If after you create a Custom SQL Profile with coe_xfr_sql_profile.sql you change your mind and want to drop such Profile, you will find the drop command on the same script that was generated by coe_xfr_sql_profile.sql containing your Profile.

This coe_xfr_sql_profile.sql script uses API DBMS_SQLTUNE.IMPORT_SQL_PROFILE, which is not documented.

A word of caution:

SQL Profiles are basically a set of CBO Hints associated to a SQL Text through a “signature”. This signature is a hash function on the SQL Text. If a Hint from the Profile cannot be applied, it does not invalidate the entire Profile. In other words, the CBO will still try to apply as many Hints as possible.

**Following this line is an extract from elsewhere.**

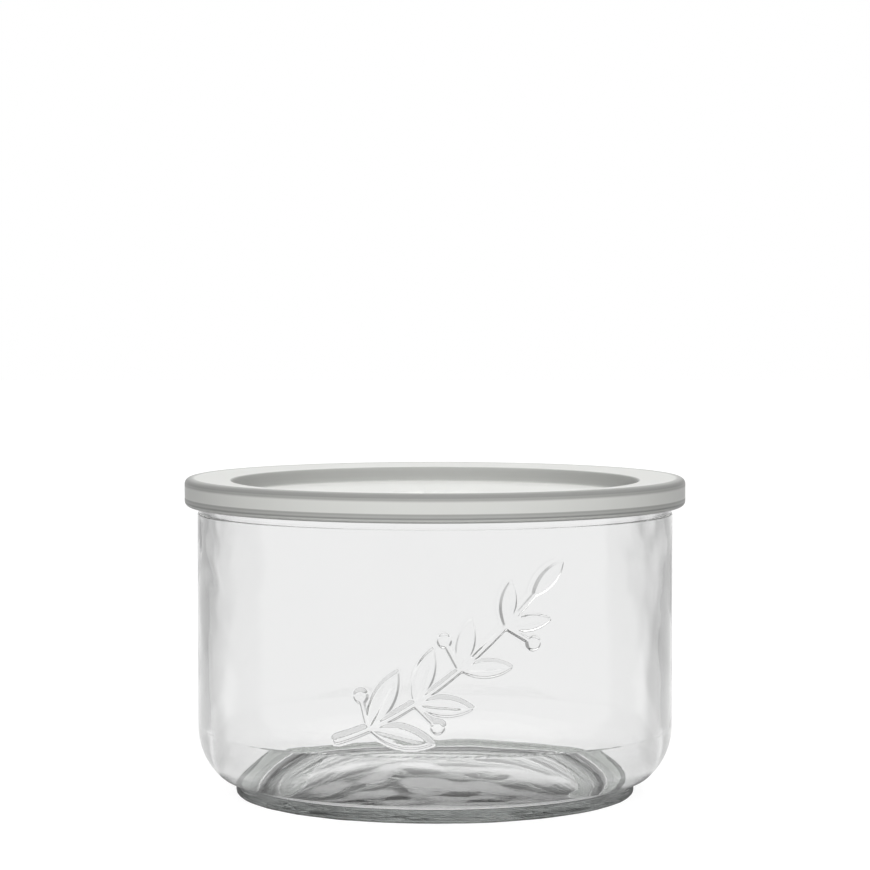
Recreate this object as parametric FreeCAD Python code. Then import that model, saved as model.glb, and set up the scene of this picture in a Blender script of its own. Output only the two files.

Imagine that one of the Hints refers to an Index, and the Index is dropped, then the Hint will get silently ignored. This may produce sub-optimal Plans.

Another consideration is the effect of a Virtual Private Database (VPD), which appends some dynamic predicates to your SQL. In this case, the Plan produced with the Profile my not be optimal.

If your database is 11g or higher, you’d rather want to use SQL Plan Management (SPM), which provides better Plan Control functionality.